Mas não é só isso, quando falamos de violência doméstica contra a mulher é preciso lembrar sempre que isso decorre da chamada cultura patriarcal, que faz com que haja várias tendencias que levam a resistência no sentido de diminuir a violência contra a mulher, então um deles é essa influencia do ciclo que acaba fazendo com que a violência contra a mulher, ela é praticada e quando há uma impunidade, ela tende a cada vez mais aumentar, em nível de gravidade, até quando isso acaba finalizando com o crime de feminicídio.”
O Garantista: Os números refletem à realidade de Campo Grande/MS?
Juiz Carlos Alberto Garcete: “Em MS, como já dissemos, o número de feminicídios consumados e tentados diminuiu sensivelmente entre 2022 e 2023. Como eu disse, são números redutores, mas números pequenos, o que demonstra que a violência doméstica está sempre presente e é preocupante.

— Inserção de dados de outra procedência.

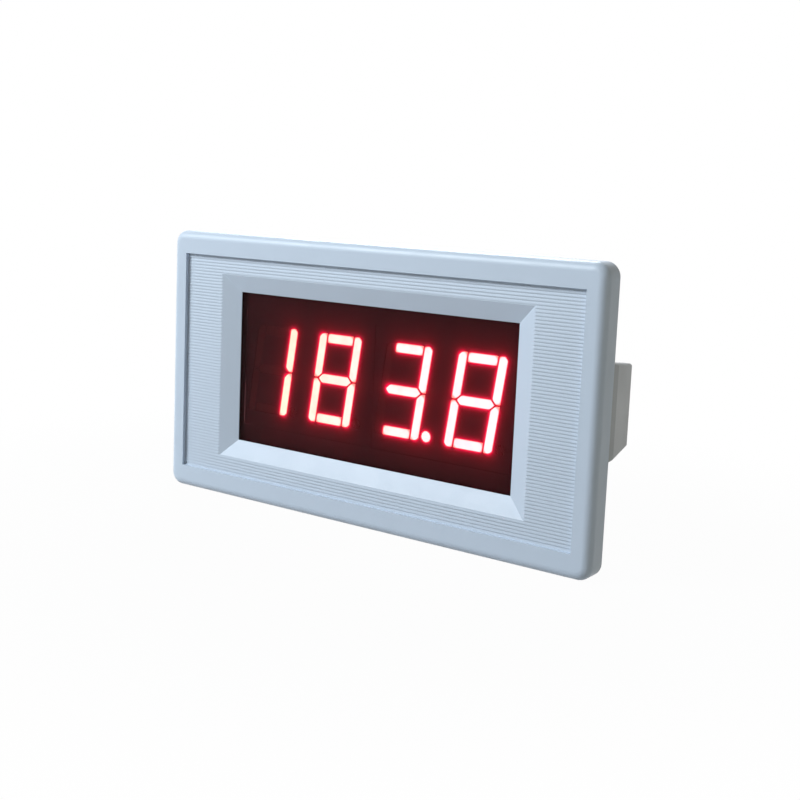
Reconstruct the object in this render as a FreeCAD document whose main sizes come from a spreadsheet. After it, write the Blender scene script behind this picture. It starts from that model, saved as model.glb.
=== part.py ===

Em relação à Campo Grande, nós temos uma característica bastante positiva, porque já há muito tempo, nos temos a Casa da Mulher Brasileira, que faz um trabalho preventivo excelente.

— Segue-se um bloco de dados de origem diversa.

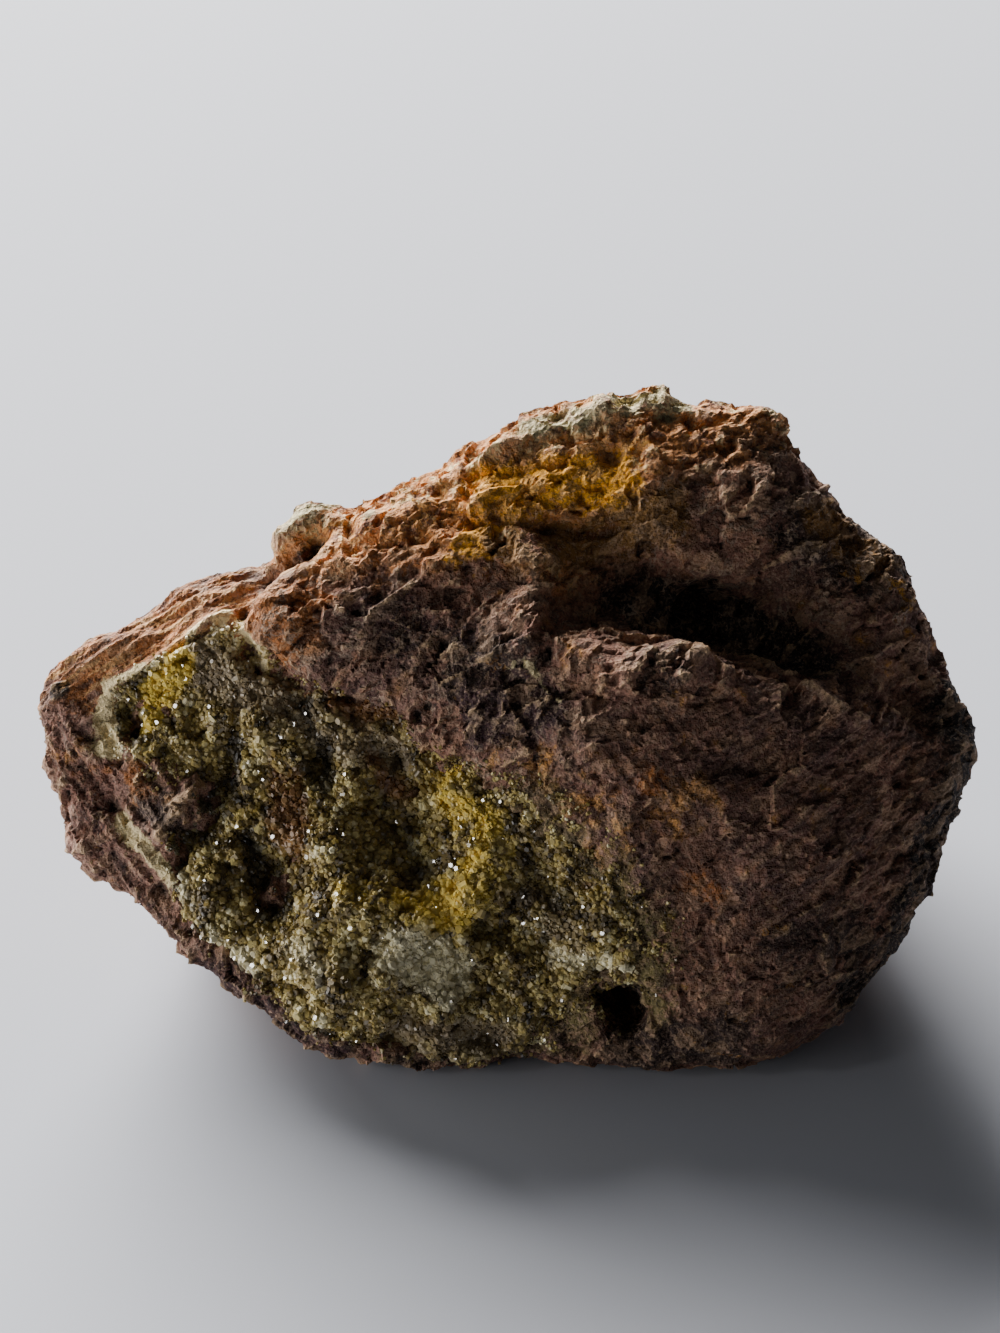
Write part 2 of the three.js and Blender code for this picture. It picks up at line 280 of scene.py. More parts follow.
def modified(mesh, kind, **settings):
    """A new mesh: what one of Blender's modifiers makes of a mesh."""
    holder = show("work", mesh)
    modifier = holder.modifiers.new(kind, kind)
    for name, value in settings.items():
        setattr(modifier, name, value)
    graph = bpy.context.evaluated_depsgraph_get()
    made = bpy.data.meshes.new_from_object(holder.evaluated_get(graph))
    bpy.data.objects.remove(holder)
    return made


def solid(node, swell=0):
    """The shape of a node of the frame, ready to edit and swollen by some millimetres."""
    form = bmesh.new()
    form.from_mesh(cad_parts[node].data)
    bmesh.ops.remove_doubles(form, verts=form.verts, dist=1e-6)
    for vertex in form.verts:
        vertex.co += vertex.normal * swell * MM
    return form


print("the crust's solid has", len(solid("pyromorphite_crust").verts), "corners")

# %% Wrap the two solids
VOXEL = 0.65  # the size of the skin's faces
SWELLS = {"matrix_rock": 0, "pyromorphite_crust": 0.45}  # the crust's swelling closes the gap

lump = bmesh.new()
for node, swell in SWELLS.items():
    lump.from_mesh(as_mesh(solid(node, swell), node))
skin = modified(as_mesh(lump, "skin"), "REMESH", mode="VOXEL", voxel_size=VOXEL * MM)
print("the first skin has", len(skin.vertices), "vertices")

# %% [markdown]
# ## The hole low in the front
#
# A piece broke out of the crust's lower edge and left a black hole with five corners. The frame has
# it too, but the remesh rounds it off. So it is cut again with a Boolean: two rings of corners, one
# in front of the stone and a smaller one deep in it, make a tapered cutter. Pulling vertices inwards
# would stretch the faces, and a second remesh makes them all even again.

# %% Cut the hole
HOLE = [(7.8, -25.6, 10.6), (13.7, -26.6, 11.9), (14.6, -28.0, 9.0), (13.2, -29.0, 6.2), (10.8, -29.0, 6.2)]
HOLE_RUN = np.array([-0.06, 0.84, -0.54])  # the way that the hole leads into the lump
HOLE_DEPTH = 8
HOLE_LEAD = 4  # how far in front of the stone the cutter starts
HOLE_SIZES = (1.35, 0.45)  # the cutter's sizes at its start and its end, as shares of the outline

outline = np.array(HOLE)
middle = outline.mean(axis=0)
outer = middle + HOLE_SIZES[0] * (outline - middle) - HOLE_LEAD * HOLE_RUN
inner = middle + HOLE_SIZES[1] * (outline - middle) + HOLE_DEPTH * HOLE_RUN
cut = bmesh.new()
nearer, farther = [[cut.verts.new(place * MM) for place in ring] for ring in (outer, inner)]
cut.faces.new(nearer)
cut.faces.new(farther[::-1])
for k in range(len(HOLE)):
    cut.faces.new((nearer[k], farther[k], farther[k - 1], nearer[k - 1]))
bmesh.ops.recalc_face_normals(cut, faces=cut.faces)
cutter = bpy.data.objects.new("cutter", as_mesh(cut, "cutter"))
skin = modified(skin, "BOOLEAN", object=cutter, operation="DIFFERENCE")
bpy.data.objects.remove(cutter)
skin = modified(skin, "REMESH", mode="VOXEL", voxel_size=VOXEL * MM)
skin = modified(skin, "SMOOTH", factor=0.5, iterations=5)
print("the skin has", len(skin.vertices), "vertices")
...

Nós temos as delegacias de proteção à mulher e nós temos na justiça, as duas varas do tribunal do júri que funcionam muito bem e onde nós julgamos com a maior prioridade possível os júris de feminicídio.

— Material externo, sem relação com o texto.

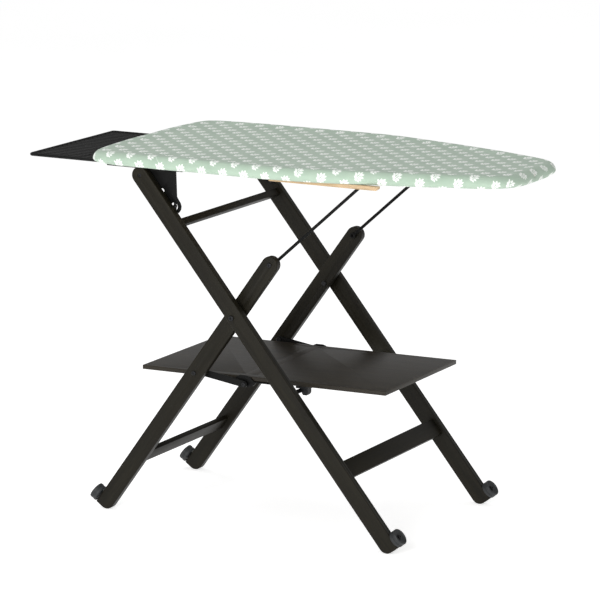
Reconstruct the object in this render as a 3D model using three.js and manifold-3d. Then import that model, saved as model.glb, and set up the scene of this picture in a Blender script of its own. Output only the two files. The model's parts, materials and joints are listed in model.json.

Então, quando esses processos ficam prontos para o júri, os juízes da primeira e segunda vara do júri, prontamente, já designam uma data para que o acusado seja levado à julgamento. Então, na parte da justiça, nós tentamos buscar, no máximo possível, a celeridade nestes julgamentos para que haja uma resposta estatal o mais rápido possível.”
Por fim, insta salientar que o juiz, em suas redes sociais, mencionou que dentre as 19 audiências de custódias que realizou nesta segunda-feira (22), 6 envolviam violência doméstica.
De fato, os resultados quanto aos crimes de violência praticados contra as mulheres são preocupantes e revelam a necessidade de formulação de medidas preventivas e sancionatórias eficientes a fim de coibir a prática de tais delitos, resguardando os direitos das mulheres.